I am posted by the window and trying to figure out which circus act is coming up next. The sparrows are changing their tactics as other birds wake up and are coming in as squadrons. They have to stick together as a group, but get pushed off easily by the titmice, and thrushes, who are quick and have pointed beaks. Visitors like house finches and juncos try to pile on two or three at a time, flitting, and fluttering, trying to be hummingbirds until a spot opens up. It is usually the spotted starlings, however, that clear the air. They are refugees from the 1904 World’s Fair and have learned to be pushy since then. Their long yellow beaks reach far into the feeder like needles and throw out everything but the peanuts. I root for the little guy, the downy woodpecker, who steals in like a bandit wearing a red cap and will not be bullied by any bird. Seeds are being flicked off to the ground right and left for the doves who are allowing the morning to warm up on its own.
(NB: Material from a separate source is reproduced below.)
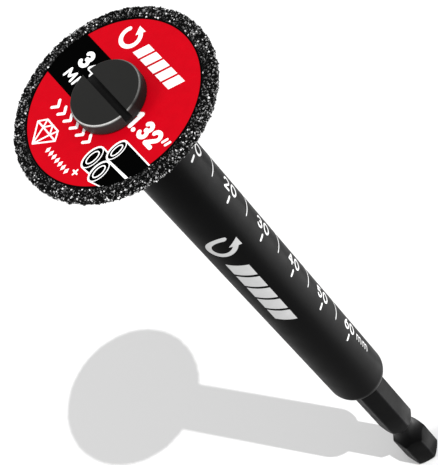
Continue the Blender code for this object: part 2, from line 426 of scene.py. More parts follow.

It seems as if time stops when everything is pitch quiet, when seldom is heard. I imagine that the birds know me as the guy in the window – the guy who bought tickets in the front row for their circus, but that is all they know. I’ve learned to recognize individual birds now, which songbirds will take the top perch, and which ones stick around for a second helping. I am in the midst of my drift here, watching the fledgling friends without names, winged performers, eat their breakfast at my winter seed-table.
The songbirds are a patch of color in an otherwise dull, misty morning. I stand here at my paned window, both of my hands wrapped around the warmth of my coffee cup, and I’m thinking of Tippy. She is the mourning dove who has yet to join the circus but will soon waddle in calmly with cold feet and give the winter its title.